THE PROBLEM: Write out the lines from the top of the material through the line with "tuft of hair.", exactly and with nothing added.

SOURCE MATERIAL:
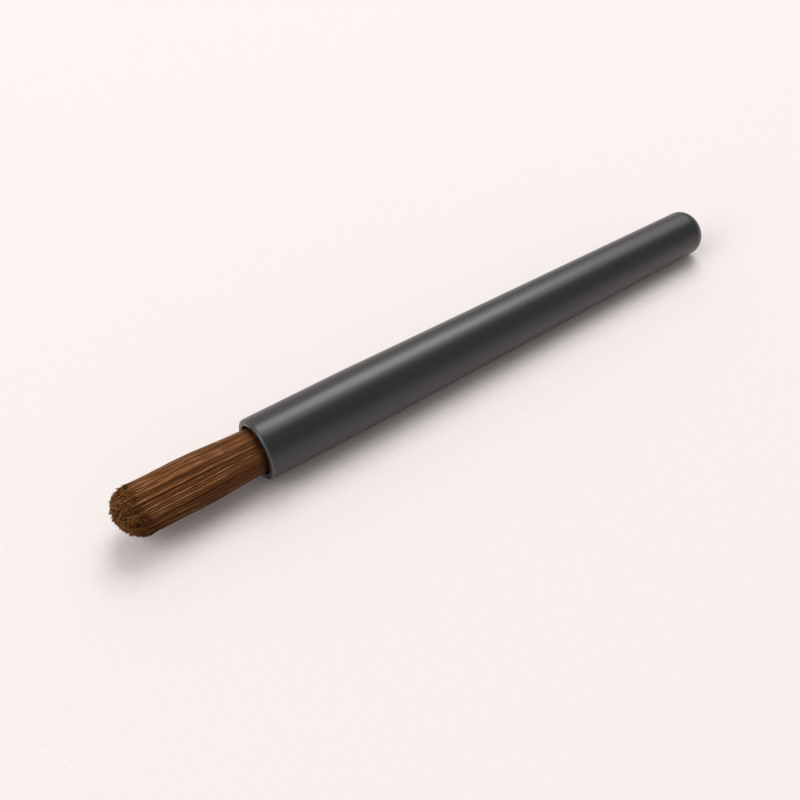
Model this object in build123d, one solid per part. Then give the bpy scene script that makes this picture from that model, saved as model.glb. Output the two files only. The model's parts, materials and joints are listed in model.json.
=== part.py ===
"""A calligraphy brush that lies on its side: a round, slightly tapered handle and a blunt tuft of hair.

Every piece is made about the brush's own axis, the X axis, with the handle's mouth at x = 0, the butt
towards +X and the hair towards -X. laid() then lays the piece down. The handle rests on the lowest line
of its cone, so the axis falls slightly towards the butt. The origin is under the middle of the brush.
All sizes are in millimetres.
"""

import math
import os

from build123d import *

# handle
HANDLE_LENGTH = 146.4
MOUTH_RADIUS = 8.0
BUTT_RADIUS = 6.4
LAND_LENGTH = 28.0  # parallel stretch behind the mouth, before the cone
BUTT_ROUNDING = 3.6
LIP_ROUNDING = 0.8
BORE_RADIUS = 6.45
BORE_DEPTH = 26.0
BORE_CHAMFER = 0.2
HOLLOW_RADIUS = 4.4
HOLLOW_END = 137.0

# root of the hair, in the bore
CUP_FRONT = 6.0
CUP_RADIUS = 6.25
CUP_WALL = 0.3
CUP_BASE = 1.0
GLUE_FRONT = 9.0
GLUE_BACK = 24.0
RESIN_LENGTH = 3.0
ROOT_RADIUS = 5.35
ROOT_FLARE_START = 8.0
THREAD_DIAMETER = 0.48
THREAD_PITCH = 0.42
THREAD_TURNS = 6
THREAD_BANDS = {"front": 9.5, "middle": 13.5, "rear": 17.5}  # first turn of each band

# free hair
HAIR_MOUTH_RADIUS = 5.8
HAIR_RADIUS = 6.65
HAIR_LENGTH = 36.4
DOME_DEPTH = 5.2
SIDE_SWELL = 0.2  # how far the side bulges beyond a straight line
BEND_DISTANCE = 6.0  # from the mouth to the centre that the tuft bends about
BEND_BALL_RADIUS = 6.05
BEND_CLEARANCE = 0.3
ROOT_REACH = 2.5  # how far the bound hair stands out of the mouth

# clumps of hair
COVER_LOCKS = 10
INNER_LOCKS = 5
CENTRE_RADIUS = 1.6
INNER_RADIUS = 4.0
LOCK_GAP = 0.1

TILT = math.degrees(math.atan((MOUTH_RADIUS - BUTT_RADIUS) / (HANDLE_LENGTH - BUTT_ROUNDING - LAND_LENGTH)))
MOUTH_X = (HAIR_LENGTH - HANDLE_LENGTH) / 2
MOUTH_Z = MOUTH_RADIUS * math.cos(math.radians(TILT)) + LAND_LENGTH * math.sin(math.radians(TILT))


def laid(shape):
    """The shape in the row's frame, with the brush lying on its side."""
    return Location((MOUTH_X, 0, MOUTH_Z), (0, TILT, 0)) * shape


def turned(*edges, arc=360.0):
    """The solid that a closed outline sweeps when it turns about the brush's axis."""
    return revolve(make_face(Wire(list(edges))), axis=Axis.X, revolution_arc=arc)


def outline(*points):
    """Straight edges through the points and back to the first."""
    return [Line(a, b) for a, b in zip(points, points[1:] + points[:1])]


def tube(start, end, inner, outer):
    """A plain ring or tube between two places along the axis."""
    return turned(*outline((start, inner), (end, inner), (end, outer), (start, outer)))


def handle_barrel():
    """The one-piece handle, with the socket for the hair and a narrower hollow behind it."""
    cone_end = HANDLE_LENGTH - BUTT_ROUNDING
    butt_flat = BUTT_RADIUS - BUTT_ROUNDING
    outer = turned(
        Line((0, 0), (0, MOUTH_RADIUS - LIP_ROUNDING)),
        CenterArc((LIP_ROUNDING, MOUTH_RADIUS - LIP_ROUNDING), LIP_ROUNDING, 90, 90),
        Line((LIP_ROUNDING, MOUTH_RADIUS), (LAND_LENGTH, MOUTH_RADIUS)),
        Line((LAND_LENGTH, MOUTH_RADIUS), (cone_end, BUTT_RADIUS)),
        CenterArc((cone_end, butt_flat), BUTT_ROUNDING, 0, 90),
        Line((HANDLE_LENGTH, butt_flat), (HANDLE_LENGTH, 0)),
        Line((HANDLE_LENGTH, 0), (0, 0)),
    )
    hollow = turned(
        *outline(
            (0, 0),
            (0, BORE_RADIUS + BORE_CHAMFER),
            (BORE_CHAMFER, BORE_RADIUS),
            (BORE_DEPTH, BORE_RADIUS),
            (BORE_DEPTH, HOLLOW_RADIUS),
            (HOLLOW_END, HOLLOW_RADIUS),
            (HOLLOW_END, 0),
        )
    )
    return outer - hollow


def root_cup():
    """The thin cup that holds the tied root, seated on the shoulder at the bottom of the socket."""
    whole = tube(CUP_FRONT, BORE_DEPTH, 0, CUP_RADIUS)
    return whole - tube(CUP_FRONT, BORE_DEPTH - CUP_BASE, 0, CUP_RADIUS - CUP_WALL)


def thread_band(first_turn):
    """Turns of thread round the root of the hair, wound so tight that each presses into the next."""
    radius = THREAD_DIAMETER / 2
    places = [first_turn + i * THREAD_PITCH for i in range(THREAD_TURNS)]
    section = Sketch() + [Location((x, ROOT_RADIUS + radius)) * Circle(radius) for x in places]
    return revolve(section, axis=Axis.X)


def hair_root():
    """The bound hair, from the resin to just outside the mouth, dished to clear the tuft as it bends."""
    root_end = BORE_DEPTH - CUP_BASE - RESIN_LENGTH
    dish_radius = BEND_BALL_RADIUS + BEND_CLEARANCE
    dish_angle = math.degrees(math.acos((BEND_DISTANCE - ROOT_REACH) / dish_radius))
    dish = CenterArc((-BEND_DISTANCE, 0), dish_radius, 0, dish_angle)
    return turned(
        dish,
        Line(dish @ 1, (-ROOT_REACH, HAIR_MOUTH_RADIUS)),
        Line((-ROOT_REACH, HAIR_MOUTH_RADIUS), (0, HAIR_MOUTH_RADIUS)),
        Line((0, HAIR_MOUTH_RADIUS), (ROOT_FLARE_START, ROOT_RADIUS)),
        Line((ROOT_FLARE_START, ROOT_RADIUS), (root_end, ROOT_RADIUS)),
        Line((root_end, ROOT_RADIUS), (root_end, 0)),
        Line((root_end, 0), dish @ 0),
    )


def tuft_face():
    """Half the outline of the free hair: a ball end about the bend, a swelling side and a blunt dome."""
    ball = CenterArc((-BEND_DISTANCE, 0), BEND_BALL_RADIUS, 0, 90)
    dome_radius = (HAIR_RADIUS**2 + DOME_DEPTH**2) / (2 * DOME_DEPTH)
    dome_angle = math.degrees(math.asin(HAIR_RADIUS / dome_radius))
    dome = CenterArc((dome_radius - HAIR_LENGTH, 0), dome_radius, 180 - dome_angle, dome_angle)
    side = SagittaArc(dome @ 0, ball @ 1, SIDE_SWELL)
    return make_face(Wire([ball, side, dome, Line(dome @ 1, ball @ 0)]))


def tuft_band(inner, outer):
    """The part of that outline between two radii."""
    band = Location((-HAIR_LENGTH / 2, (inner + outer) / 2)) * Rectangle(2 * HAIR_LENGTH, outer - inner)
    return tuft_face() & band


def hair_ring(count, inner, outer):
    """A ring of clumps between two radii, each a wedge of the tuft with a thin gap to the next."""
    arc = 360 / count - math.degrees(LOCK_GAP / inner)
    wedge = revolve(tuft_band(inner, outer), axis=Axis.X, revolution_arc=arc)
    return [Rot(X=i * 360 / count) * wedge for i in range(count)]


pieces = {
    "handle_barrel": handle_barrel(),
    "root_cup": root_cup(),
    "glue_ring": tube(GLUE_FRONT, GLUE_BACK, CUP_RADIUS, BORE_RADIUS),
    "root_resin": tube(BORE_DEPTH - CUP_BASE - RESIN_LENGTH, BORE_DEPTH - CUP_BASE, 0, ROOT_RADIUS),
    "hair_root": hair_root(),
}
for name, first_turn in THREAD_BANDS.items():
    pieces[f"binding_thread_{name}"] = thread_band(first_turn)
for i, lock in enumerate(hair_ring(COVER_LOCKS, INNER_RADIUS + LOCK_GAP, 2 * HAIR_RADIUS), 1):
    pieces[f"cover_lock_{i:02d}"] = lock
for i, lock in enumerate(hair_ring(INNER_LOCKS, CENTRE_RADIUS + LOCK_GAP, INNER_RADIUS), 1):
    pieces[f"inner_lock_{i}"] = lock
pieces["centre_lock"] = revolve(tuft_band(0, CENTRE_RADIUS), axis=Axis.X)

os.makedirs("parts", exist_ok=True)
for name, piece in pieces.items():
    export_step(laid(piece), f"parts/{name}.step")
print(len(pieces), "pieces, tilt", round(TILT, 3), "mouth at", round(MOUTH_X, 3), round(MOUTH_Z, 3))
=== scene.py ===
"""Looks for the calligraphy brush: the hair, the materials, the floor, the light and the camera.

Everything is in metres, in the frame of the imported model. The hair is made strand by strand. A strand's
place is its share of the tuft's radius and its angle round the brush's axis, from the +Y side upwards.
"""

import json
import math

import bpy
import numpy as np
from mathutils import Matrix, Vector


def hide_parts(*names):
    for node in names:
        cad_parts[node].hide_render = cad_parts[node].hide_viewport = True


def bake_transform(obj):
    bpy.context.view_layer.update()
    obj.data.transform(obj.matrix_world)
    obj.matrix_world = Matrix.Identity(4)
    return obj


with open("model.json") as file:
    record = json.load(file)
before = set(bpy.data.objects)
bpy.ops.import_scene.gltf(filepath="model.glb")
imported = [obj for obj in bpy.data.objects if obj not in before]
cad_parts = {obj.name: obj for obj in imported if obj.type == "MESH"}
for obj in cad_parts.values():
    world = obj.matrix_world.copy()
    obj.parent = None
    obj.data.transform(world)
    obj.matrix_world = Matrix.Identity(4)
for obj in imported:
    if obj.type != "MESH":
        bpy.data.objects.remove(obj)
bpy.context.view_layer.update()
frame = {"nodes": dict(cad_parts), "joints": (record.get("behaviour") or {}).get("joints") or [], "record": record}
random = np.random.default_rng(seed=11)

# ---- the tuft's outline, as distances out of the handle's mouth and radii

MOUTH_TO_BEND = 0.006
ROOT_END = -0.022
FLARE_START = -0.008
ROOT_RADIUS = 0.00535
MOUTH_RADIUS = 0.0058
BELLY_RADIUS = 0.00665
BELLY_START = 0.020
HAIR_LENGTH = 0.0364
HAIR_EXCESS = 0.0004  # how far the longest strands may stand past that length
DOME_DEPTH = 0.0052
END_SLANT = 0.18  # how much further out the hair ends per distance above the axis

# ---- how many strands there are, and where

COVER_LOCKS = 10
INNER_LOCKS = 5
INNER_SHARE = 0.0040 / BELLY_RADIUS
CENTRE_SHARE = 0.0016 / BELLY_RADIUS
SKIN_LAYERS = 4
SKIN_STRANDS = 250  # in each layer
SKIN_DEPTH = 0.00075
SKIN_THICKNESS = 0.00021
SKIN_JITTER = 0.3  # as a share of the space between strands
INSIDE_STRANDS = 1500
INSIDE_THICKNESS = 0.00031
INSIDE_JITTER = 0.006  # as a share of the tuft's radius

# ---- one strand's mesh

STRAND_SIDES = 5
FIRST_SIDE = 6  # how many radians round the first side may lie
INSIDE_RINGS = np.array([ROOT_END, FLARE_START, FLARE_START / 3])  # distances out of the mouth
OUTSIDE_RINGS = np.concatenate(  # shares of the free length
    [[0.0], np.linspace(0.04, 0.945, 18) ** 0.9, [0.97, 0.982, 0.99, 1.0]]
)
TAPERS = [(0.45, 0.00035), (0.8, 0.006)]  # the share of its width left at the end, and over what length

# ---- clumps, and the wisps inside them

COVER_SEEDS = 0.80  # how far out the middles of the cover's clumps lie, as a share of the radius
INNER_SEEDS = 0.42
CUT_IN_TWO = [(0.36, 0.64)]  # where a cover lock may be cut into clumps, as shares of its width
CUT_IN_THREE = [(0.25, 0.36), (0.60, 0.72)]
INNER_PLACE = (0.3, 0.7)  # where the seed of an inner clump may lie, as shares of its sector
LOBE_DEPTH = 0.00034  # how much lower a clump's edges lie than its middle
LOBE_SHARE = 0.75  # only strands further out than this follow the lobes
OUTERMOST_SHARE = 0.9  # the strands that a clump's width is measured on
LEAST_HALF_WIDTH = 0.01  # in radians, for the inner clumps, which have no such strands
CLUMP_OPENING = 0.018  # over what length a clump gathers
WISPS = 480
WISP_RANGE = (0.014, 0.036)  # over what distances from the mouth the wisps gather

# how the lobes, the pull and the tone differ round the tuft. Heights are shares of the radius
UPPER_LOBES = 0.45  # how much shallower the lobes are on the upper side
UPPER_LOBE_RANGE = (0, 0.8)
UPPER_PULL = 0.5  # how much less the upper clumps gather
UPPER_PULL_RANGE = (0, 0.7)
UPPER_PAINTED_LIGHT = 0.07  # painted light: how much lighter the hair is painted on the upper, far side of the tuft, towards the lamps
PAINTED_LIGHT_ANGLE = math.radians(45)
LOWER_PAINTED_SHADE = 0.11  # painted shade: how much darker the hair is below the top
LOWER_SHADE_RANGE = (0.3, 0.8)
PALE_ANGLE = math.radians(106)  # where the palest clumps lie
PALE_SPREAD = 0.25
PALE_TONE = 0.07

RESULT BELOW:
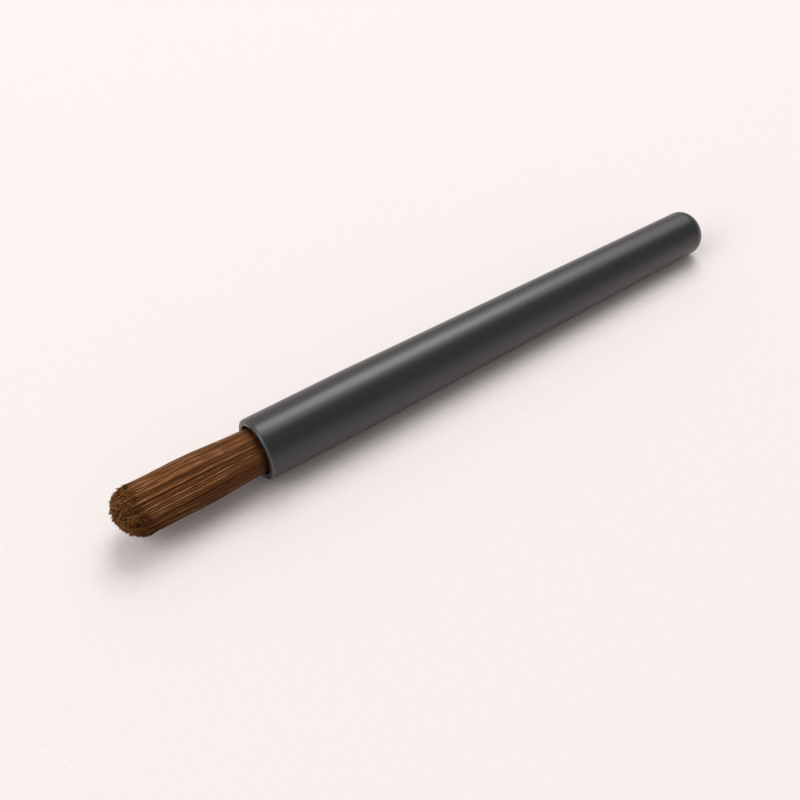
Model this object in build123d, one solid per part. Then give the bpy scene script that makes this picture from that model, saved as model.glb. Output the two files only. The model's parts, materials and joints are listed in model.json.
=== part.py ===
"""A calligraphy brush that lies on its side: a round, slightly tapered handle and a blunt tuft of hair.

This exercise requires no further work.